= Records excerpted from a collection =

------

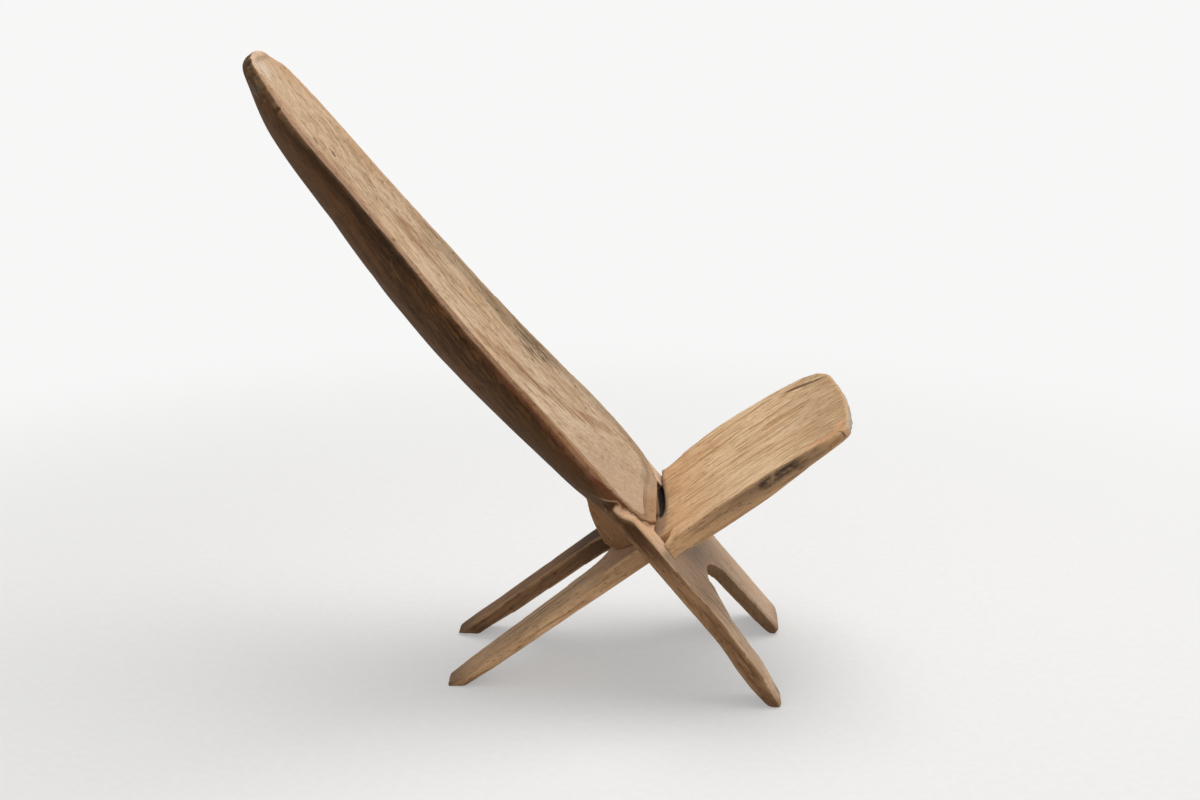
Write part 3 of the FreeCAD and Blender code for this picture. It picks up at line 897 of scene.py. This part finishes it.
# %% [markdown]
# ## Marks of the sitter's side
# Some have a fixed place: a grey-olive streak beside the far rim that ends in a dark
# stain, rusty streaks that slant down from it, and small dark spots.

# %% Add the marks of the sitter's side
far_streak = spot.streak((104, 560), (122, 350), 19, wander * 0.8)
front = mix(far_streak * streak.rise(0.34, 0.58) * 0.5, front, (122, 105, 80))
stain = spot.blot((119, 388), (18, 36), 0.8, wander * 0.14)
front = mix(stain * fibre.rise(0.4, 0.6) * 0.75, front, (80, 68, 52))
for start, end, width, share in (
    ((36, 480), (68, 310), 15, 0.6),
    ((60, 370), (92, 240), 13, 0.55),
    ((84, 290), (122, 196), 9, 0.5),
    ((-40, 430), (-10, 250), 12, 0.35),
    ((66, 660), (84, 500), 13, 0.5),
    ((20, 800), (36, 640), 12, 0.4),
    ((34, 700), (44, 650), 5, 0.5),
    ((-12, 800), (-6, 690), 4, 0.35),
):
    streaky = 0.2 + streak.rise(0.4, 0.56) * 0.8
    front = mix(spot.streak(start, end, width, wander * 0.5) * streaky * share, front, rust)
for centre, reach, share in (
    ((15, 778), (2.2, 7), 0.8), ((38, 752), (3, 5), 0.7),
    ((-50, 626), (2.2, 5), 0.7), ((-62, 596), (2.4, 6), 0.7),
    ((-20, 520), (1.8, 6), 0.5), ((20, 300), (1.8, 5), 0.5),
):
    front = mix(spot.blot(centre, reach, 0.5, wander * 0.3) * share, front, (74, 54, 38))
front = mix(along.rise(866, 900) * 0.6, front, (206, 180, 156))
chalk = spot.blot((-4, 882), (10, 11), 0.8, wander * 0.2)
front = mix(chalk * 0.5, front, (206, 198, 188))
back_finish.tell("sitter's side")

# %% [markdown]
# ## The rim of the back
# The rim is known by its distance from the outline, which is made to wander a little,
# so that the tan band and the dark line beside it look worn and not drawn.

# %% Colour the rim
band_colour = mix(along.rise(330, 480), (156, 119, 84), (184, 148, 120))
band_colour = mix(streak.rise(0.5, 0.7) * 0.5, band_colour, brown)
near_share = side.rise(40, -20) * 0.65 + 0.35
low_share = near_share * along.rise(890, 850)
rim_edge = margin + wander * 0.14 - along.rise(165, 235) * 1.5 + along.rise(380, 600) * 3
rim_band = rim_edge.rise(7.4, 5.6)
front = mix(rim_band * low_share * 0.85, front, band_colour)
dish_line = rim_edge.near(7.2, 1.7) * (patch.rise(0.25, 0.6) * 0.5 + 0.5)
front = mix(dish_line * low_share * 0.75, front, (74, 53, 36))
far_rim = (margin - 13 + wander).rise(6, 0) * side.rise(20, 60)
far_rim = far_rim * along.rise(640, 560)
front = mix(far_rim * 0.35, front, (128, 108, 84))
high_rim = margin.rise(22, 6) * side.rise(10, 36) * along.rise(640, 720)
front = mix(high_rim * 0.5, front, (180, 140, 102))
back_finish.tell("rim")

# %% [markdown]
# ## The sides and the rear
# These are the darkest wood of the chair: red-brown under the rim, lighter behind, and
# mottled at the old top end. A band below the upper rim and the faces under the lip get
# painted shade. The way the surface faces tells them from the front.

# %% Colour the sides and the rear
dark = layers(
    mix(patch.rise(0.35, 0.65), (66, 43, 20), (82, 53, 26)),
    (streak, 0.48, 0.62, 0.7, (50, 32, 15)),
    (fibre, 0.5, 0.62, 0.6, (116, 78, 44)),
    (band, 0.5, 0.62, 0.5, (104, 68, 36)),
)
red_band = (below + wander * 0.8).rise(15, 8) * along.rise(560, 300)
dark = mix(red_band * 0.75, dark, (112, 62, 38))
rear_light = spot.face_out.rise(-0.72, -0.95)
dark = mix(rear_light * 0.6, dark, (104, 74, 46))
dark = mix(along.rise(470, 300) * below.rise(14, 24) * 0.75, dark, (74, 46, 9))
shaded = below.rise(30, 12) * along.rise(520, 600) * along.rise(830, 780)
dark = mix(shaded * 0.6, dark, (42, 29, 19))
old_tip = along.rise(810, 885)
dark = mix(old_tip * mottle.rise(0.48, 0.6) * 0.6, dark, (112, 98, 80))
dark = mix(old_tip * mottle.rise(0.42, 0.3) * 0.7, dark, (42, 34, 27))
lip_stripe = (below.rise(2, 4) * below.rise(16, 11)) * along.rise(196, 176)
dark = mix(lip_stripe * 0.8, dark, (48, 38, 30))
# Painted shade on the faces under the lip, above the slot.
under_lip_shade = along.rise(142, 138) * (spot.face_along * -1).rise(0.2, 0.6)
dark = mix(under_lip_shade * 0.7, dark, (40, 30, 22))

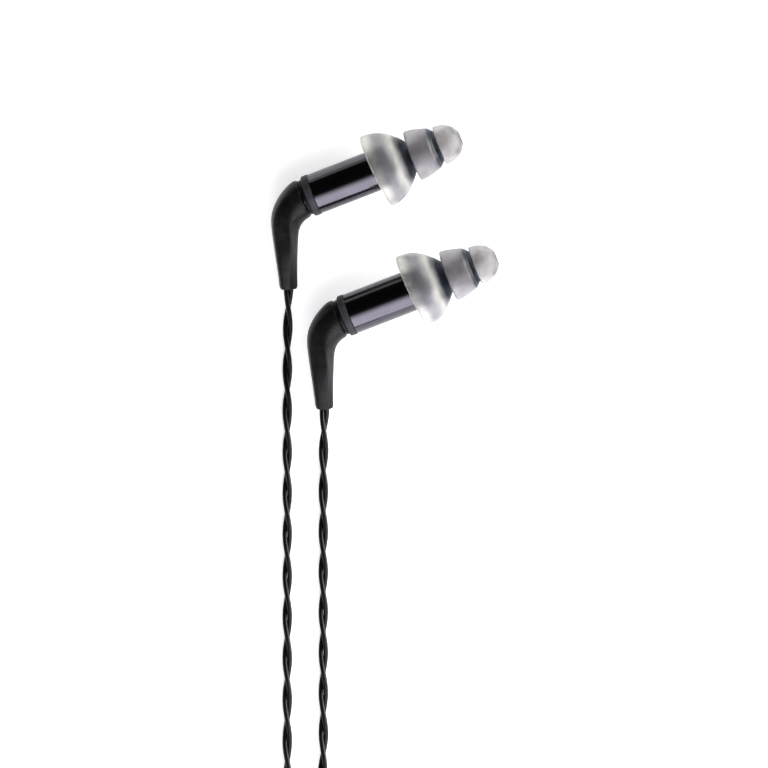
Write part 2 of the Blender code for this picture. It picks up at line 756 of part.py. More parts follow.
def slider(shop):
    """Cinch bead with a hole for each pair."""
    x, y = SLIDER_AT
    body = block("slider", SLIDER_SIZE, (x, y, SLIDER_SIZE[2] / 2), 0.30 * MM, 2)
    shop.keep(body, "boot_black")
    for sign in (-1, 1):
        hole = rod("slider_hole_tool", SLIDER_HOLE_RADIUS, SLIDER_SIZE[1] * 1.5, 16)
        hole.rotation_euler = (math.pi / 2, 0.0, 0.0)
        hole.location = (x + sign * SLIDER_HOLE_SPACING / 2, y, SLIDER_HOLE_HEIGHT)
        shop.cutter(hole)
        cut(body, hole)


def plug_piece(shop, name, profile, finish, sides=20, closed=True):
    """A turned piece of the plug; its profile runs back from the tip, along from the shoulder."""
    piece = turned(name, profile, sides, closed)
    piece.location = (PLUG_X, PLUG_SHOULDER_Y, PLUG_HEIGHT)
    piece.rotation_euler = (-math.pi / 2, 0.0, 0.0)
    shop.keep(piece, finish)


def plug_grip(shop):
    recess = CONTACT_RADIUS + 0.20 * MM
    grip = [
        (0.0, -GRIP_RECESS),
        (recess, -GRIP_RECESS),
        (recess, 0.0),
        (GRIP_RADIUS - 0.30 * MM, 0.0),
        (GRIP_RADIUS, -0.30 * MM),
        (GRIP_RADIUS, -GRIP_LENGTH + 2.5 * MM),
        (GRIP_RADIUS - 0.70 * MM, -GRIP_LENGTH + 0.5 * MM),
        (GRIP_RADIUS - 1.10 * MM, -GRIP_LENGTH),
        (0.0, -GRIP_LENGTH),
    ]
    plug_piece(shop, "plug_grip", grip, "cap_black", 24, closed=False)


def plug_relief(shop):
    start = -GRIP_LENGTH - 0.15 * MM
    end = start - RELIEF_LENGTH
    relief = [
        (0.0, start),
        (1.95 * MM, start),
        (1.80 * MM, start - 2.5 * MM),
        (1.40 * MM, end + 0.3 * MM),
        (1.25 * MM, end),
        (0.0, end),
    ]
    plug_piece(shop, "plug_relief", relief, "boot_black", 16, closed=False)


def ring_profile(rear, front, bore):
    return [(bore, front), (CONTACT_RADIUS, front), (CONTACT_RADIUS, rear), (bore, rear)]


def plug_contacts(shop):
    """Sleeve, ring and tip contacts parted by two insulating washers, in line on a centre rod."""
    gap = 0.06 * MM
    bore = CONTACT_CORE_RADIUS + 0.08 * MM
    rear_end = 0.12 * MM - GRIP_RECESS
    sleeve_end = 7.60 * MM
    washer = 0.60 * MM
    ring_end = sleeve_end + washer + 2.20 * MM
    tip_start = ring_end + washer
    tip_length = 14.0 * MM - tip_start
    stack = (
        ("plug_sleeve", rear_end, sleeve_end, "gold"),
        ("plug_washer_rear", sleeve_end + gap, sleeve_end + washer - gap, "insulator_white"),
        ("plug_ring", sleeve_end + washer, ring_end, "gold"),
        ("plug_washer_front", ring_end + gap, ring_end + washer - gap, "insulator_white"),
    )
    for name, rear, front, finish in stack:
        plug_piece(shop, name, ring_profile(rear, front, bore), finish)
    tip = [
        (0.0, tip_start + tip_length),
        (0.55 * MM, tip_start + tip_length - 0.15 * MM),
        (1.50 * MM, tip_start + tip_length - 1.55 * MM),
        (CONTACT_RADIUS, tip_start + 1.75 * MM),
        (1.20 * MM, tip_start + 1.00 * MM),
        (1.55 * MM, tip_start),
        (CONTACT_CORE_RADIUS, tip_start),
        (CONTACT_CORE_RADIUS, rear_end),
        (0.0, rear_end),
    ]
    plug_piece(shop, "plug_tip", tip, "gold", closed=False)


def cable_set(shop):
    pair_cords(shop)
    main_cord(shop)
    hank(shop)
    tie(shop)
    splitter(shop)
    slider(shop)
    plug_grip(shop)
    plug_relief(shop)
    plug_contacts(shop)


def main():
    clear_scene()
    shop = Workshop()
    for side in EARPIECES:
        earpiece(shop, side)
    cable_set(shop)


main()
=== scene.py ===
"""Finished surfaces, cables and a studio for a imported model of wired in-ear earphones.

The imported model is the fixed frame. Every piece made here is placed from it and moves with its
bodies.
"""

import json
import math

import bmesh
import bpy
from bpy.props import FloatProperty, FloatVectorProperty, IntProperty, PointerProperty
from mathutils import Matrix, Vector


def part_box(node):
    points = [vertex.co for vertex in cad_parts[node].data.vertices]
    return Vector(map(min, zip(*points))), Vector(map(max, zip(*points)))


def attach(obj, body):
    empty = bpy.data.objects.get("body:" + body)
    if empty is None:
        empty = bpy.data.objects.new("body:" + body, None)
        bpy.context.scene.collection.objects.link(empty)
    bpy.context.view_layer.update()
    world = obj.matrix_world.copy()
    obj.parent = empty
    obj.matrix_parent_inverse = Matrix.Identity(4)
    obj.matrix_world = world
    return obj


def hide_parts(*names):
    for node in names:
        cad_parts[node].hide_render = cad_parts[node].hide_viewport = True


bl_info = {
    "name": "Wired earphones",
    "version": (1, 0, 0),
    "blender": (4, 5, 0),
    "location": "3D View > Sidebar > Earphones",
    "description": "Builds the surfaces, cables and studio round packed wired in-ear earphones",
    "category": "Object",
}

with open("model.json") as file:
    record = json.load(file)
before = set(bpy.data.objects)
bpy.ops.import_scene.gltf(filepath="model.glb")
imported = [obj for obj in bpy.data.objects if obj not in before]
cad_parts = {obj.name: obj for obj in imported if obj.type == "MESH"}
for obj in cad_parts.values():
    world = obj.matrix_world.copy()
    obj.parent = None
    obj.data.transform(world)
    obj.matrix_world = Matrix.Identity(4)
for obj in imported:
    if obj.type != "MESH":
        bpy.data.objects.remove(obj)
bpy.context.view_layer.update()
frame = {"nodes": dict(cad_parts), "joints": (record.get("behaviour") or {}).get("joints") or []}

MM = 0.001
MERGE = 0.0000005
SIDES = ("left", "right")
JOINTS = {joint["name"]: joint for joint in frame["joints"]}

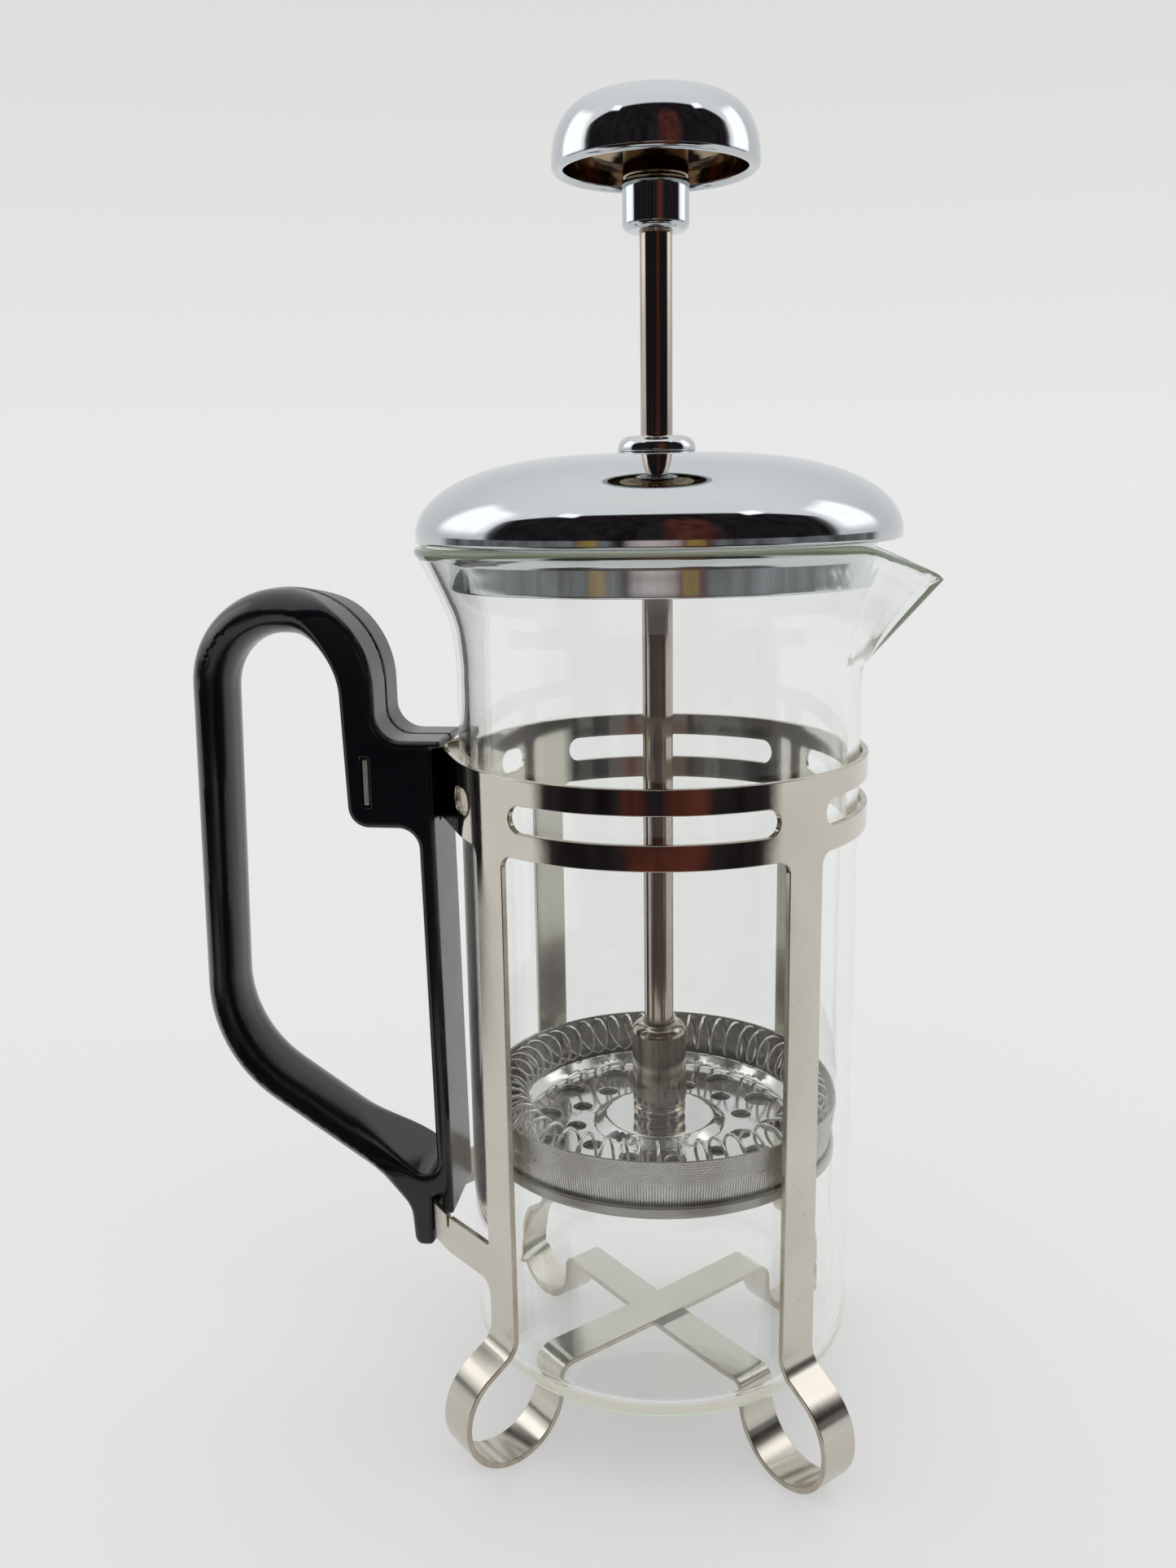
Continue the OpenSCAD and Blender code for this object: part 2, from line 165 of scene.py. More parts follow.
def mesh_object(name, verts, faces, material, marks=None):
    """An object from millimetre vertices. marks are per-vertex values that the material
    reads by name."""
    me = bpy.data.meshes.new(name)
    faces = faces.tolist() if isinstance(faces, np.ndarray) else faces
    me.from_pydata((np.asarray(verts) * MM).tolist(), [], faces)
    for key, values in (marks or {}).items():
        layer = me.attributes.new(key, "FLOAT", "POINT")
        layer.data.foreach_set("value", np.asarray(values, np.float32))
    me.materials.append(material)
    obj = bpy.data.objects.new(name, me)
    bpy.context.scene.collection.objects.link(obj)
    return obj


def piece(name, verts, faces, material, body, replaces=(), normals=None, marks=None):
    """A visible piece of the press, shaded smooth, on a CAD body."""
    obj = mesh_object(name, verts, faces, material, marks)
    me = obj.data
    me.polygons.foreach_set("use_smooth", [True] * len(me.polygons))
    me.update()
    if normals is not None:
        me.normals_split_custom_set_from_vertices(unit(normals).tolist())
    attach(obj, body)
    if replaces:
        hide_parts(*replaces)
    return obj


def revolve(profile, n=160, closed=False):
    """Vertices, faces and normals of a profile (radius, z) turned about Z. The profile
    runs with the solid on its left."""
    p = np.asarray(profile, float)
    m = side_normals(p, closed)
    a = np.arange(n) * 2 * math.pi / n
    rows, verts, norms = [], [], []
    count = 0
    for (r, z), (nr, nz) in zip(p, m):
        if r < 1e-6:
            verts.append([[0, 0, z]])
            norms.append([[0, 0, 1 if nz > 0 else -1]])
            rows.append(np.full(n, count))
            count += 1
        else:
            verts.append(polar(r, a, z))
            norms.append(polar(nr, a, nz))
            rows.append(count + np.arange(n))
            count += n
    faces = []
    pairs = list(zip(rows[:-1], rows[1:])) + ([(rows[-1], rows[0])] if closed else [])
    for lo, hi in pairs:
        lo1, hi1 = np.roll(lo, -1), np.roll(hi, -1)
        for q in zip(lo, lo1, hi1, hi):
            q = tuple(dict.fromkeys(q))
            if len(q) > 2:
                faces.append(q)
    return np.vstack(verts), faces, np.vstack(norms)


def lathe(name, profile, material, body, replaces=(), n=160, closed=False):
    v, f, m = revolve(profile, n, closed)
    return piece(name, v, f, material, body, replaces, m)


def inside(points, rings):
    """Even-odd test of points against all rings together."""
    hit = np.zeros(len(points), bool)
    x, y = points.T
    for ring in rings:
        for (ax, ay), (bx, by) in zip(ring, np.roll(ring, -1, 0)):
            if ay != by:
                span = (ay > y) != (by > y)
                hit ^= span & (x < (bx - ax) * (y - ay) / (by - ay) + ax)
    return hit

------

= Request =
Quote every line from the beginning of the entries up to and including the line that contains "# so that the".

= Correct output =
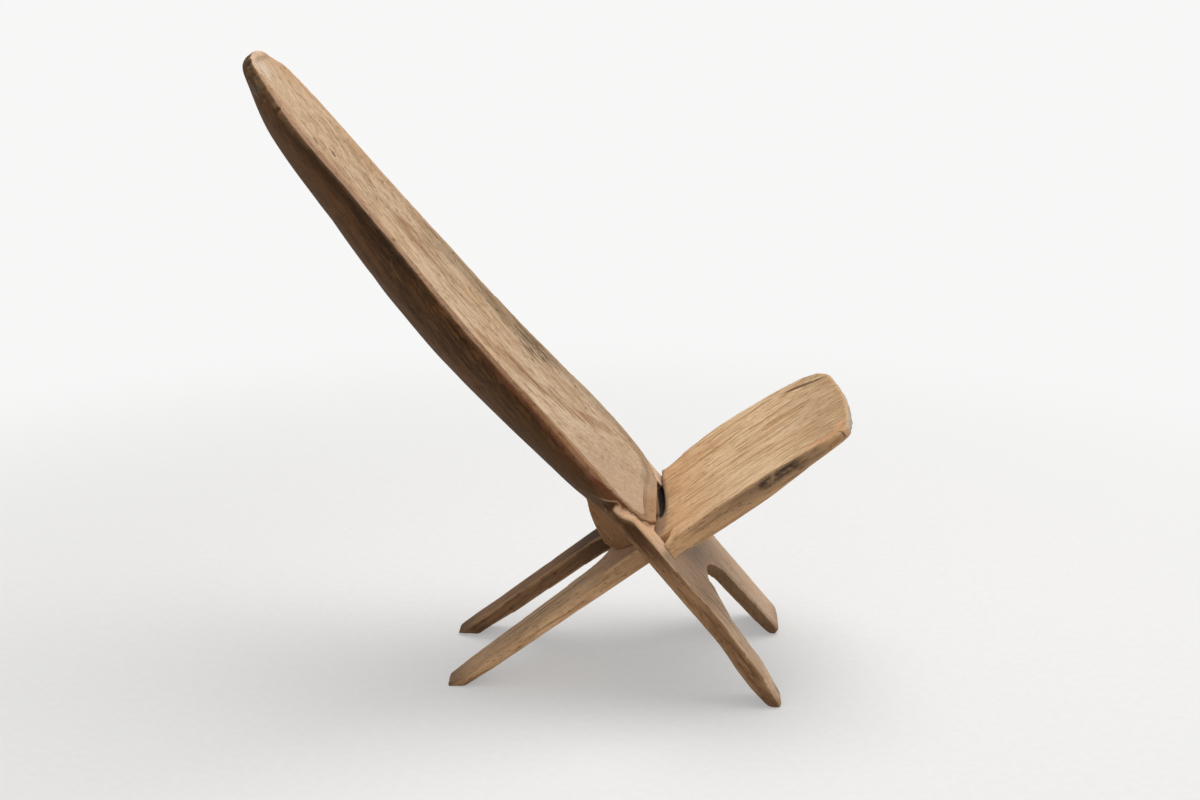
Write part 3 of the FreeCAD and Blender code for this picture. It picks up at line 897 of scene.py. This part finishes it.
# %% [markdown]
# ## Marks of the sitter's side
# Some have a fixed place: a grey-olive streak beside the far rim that ends in a dark
# stain, rusty streaks that slant down from it, and small dark spots.

# %% Add the marks of the sitter's side
far_streak = spot.streak((104, 560), (122, 350), 19, wander * 0.8)
front = mix(far_streak * streak.rise(0.34, 0.58) * 0.5, front, (122, 105, 80))
stain = spot.blot((119, 388), (18, 36), 0.8, wander * 0.14)
front = mix(stain * fibre.rise(0.4, 0.6) * 0.75, front, (80, 68, 52))
for start, end, width, share in (
    ((36, 480), (68, 310), 15, 0.6),
    ((60, 370), (92, 240), 13, 0.55),
    ((84, 290), (122, 196), 9, 0.5),
    ((-40, 430), (-10, 250), 12, 0.35),
    ((66, 660), (84, 500), 13, 0.5),
    ((20, 800), (36, 640), 12, 0.4),
    ((34, 700), (44, 650), 5, 0.5),
    ((-12, 800), (-6, 690), 4, 0.35),
):
    streaky = 0.2 + streak.rise(0.4, 0.56) * 0.8
    front = mix(spot.streak(start, end, width, wander * 0.5) * streaky * share, front, rust)
for centre, reach, share in (
    ((15, 778), (2.2, 7), 0.8), ((38, 752), (3, 5), 0.7),
    ((-50, 626), (2.2, 5), 0.7), ((-62, 596), (2.4, 6), 0.7),
    ((-20, 520), (1.8, 6), 0.5), ((20, 300), (1.8, 5), 0.5),
):
    front = mix(spot.blot(centre, reach, 0.5, wander * 0.3) * share, front, (74, 54, 38))
front = mix(along.rise(866, 900) * 0.6, front, (206, 180, 156))
chalk = spot.blot((-4, 882), (10, 11), 0.8, wander * 0.2)
front = mix(chalk * 0.5, front, (206, 198, 188))
back_finish.tell("sitter's side")

# %% [markdown]
# ## The rim of the back
# The rim is known by its distance from the outline, which is made to wander a little,
# so that the tan band and the dark line beside it look worn and not drawn.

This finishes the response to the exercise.